Unnamed: 0,first_choice,eliminated,second_choice,switch
1,best,mid,worst,yes
5,mid,best,worst,yes
6,mid,worst,best,yes
8,worst,best,mid,yes
9,best,worst,mid,yes
10,worst,best,mid,yes
11,best,mid,worst,yes
13,best,mid,worst,yes
15,mid,worst,best,yes
16,mid,best,worst,yes


In [9]:
#show first 10 of the remain subset
remain_10000.head(10)

Unnamed: 0,first_choice,eliminated,second_choice,switch
0,worst,mid,worst,no
2,best,worst,best,no
3,best,worst,best,no
4,best,mid,best,no
7,worst,mid,worst,no
12,mid,best,mid,no
14,mid,best,mid,no
17,worst,best,worst,no
19,mid,best,mid,no
20,best,worst,best,no


Functions are created to find the portion of times a switch lead to a better prize, a switch lead to the best prize given the best prize was not eliminated, and reaminig lead to the best prize given the best prize was not elminated. 

In [3]:

def switch_was_good(df_switch):
    df_good_switch = len(df_switch.query("second_choice == 'best'")) + len(df_switch.query("first_choice == 'worst' and second_choice == 'mid'"))
    return(df_good_switch/len(df_switch))

def ending_with_best_on_switch(df_switch):
#ONLY COUNTS IF BEST NOT ELIMINATED
    df_best_remains_and_switch = df_switch.query("eliminated != 'best'")
    return(len(df_best_remains_and_switch.query("second_choice == 'best'"))/len(df_best_remains_and_switch))

def ending_with_best_on_remain(df_remain):
#ONLY COUNTS IF BEST NOT ELIMINATED
    df_best_remains_and_remain = df_remain.query("eliminated != 'best'")
    return(len(df_best_remains_and_remain.query("second_choice == 'best'"))/len(df_best_remains_and_remain))


In [4]:
switch_good_val = round(switch_was_good(switch_10000),4)
print( "The switch lead to a better prize at a rate of : " , switch_good_val , ", which implies remaining whould have been better at a rate of: ", round(1 - switch_good_val,4) )

The switch lead to a better prize at a rate of :  0.4985 , which implies remaining whould have been better at a rate of:  0.5015


In [5]:
print("switched and ended with best prize given the best prize was not eliminated: ",round( ending_with_best_on_switch(switch_10000), 4))

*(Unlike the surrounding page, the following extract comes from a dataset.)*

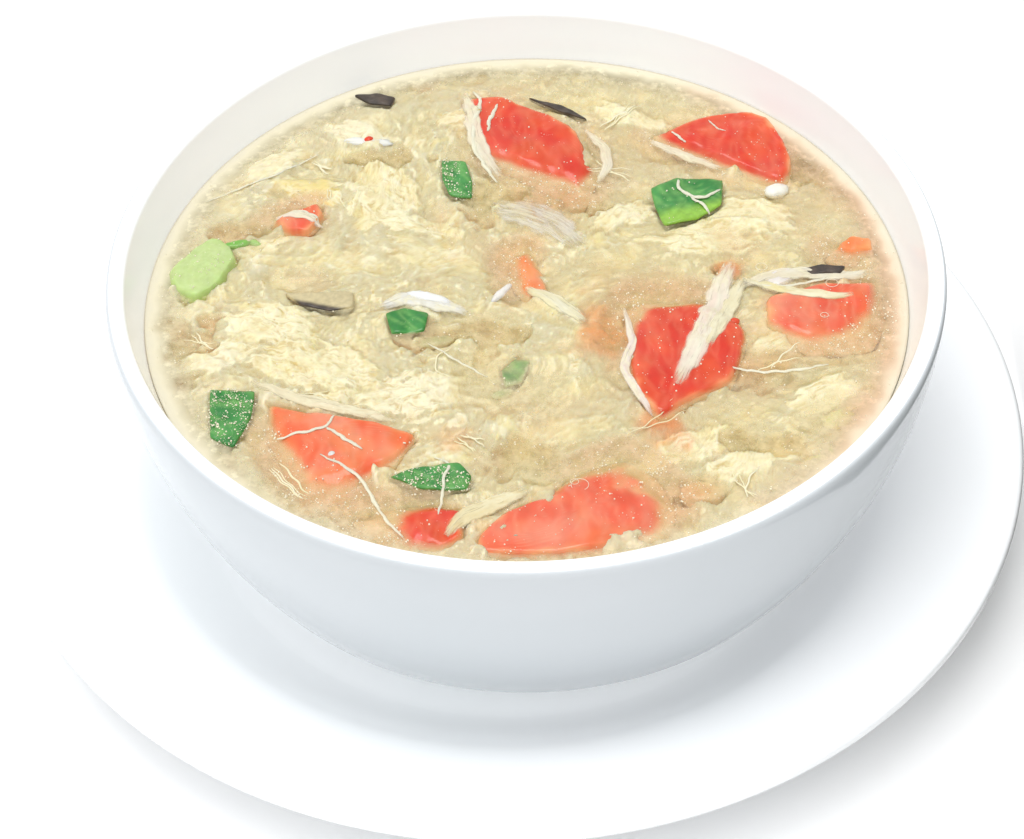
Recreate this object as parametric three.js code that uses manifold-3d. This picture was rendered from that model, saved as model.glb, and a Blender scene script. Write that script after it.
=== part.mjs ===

switched and ended with best prize given the best prize was not eliminated:  0.5002


In [7]:
print("remained with first pick and ended with the best prize given the best prize was not eliminated ", round( ending_with_best_on_remain(remain_10000),4))

remained with first pick and ended with the best prize given the best prize was not eliminated  0.5041


This shows switching does not increase the probability of making a better choice or ending with the best prize. The second round of choosing is still a coin flip because all you know is one door has a better prize.

Note: The last two rates ( ending_with_best_on_switch and ending_with_best_on_remain) belong to different subsets so they are not compliments i.e the rates do not need to add to 1.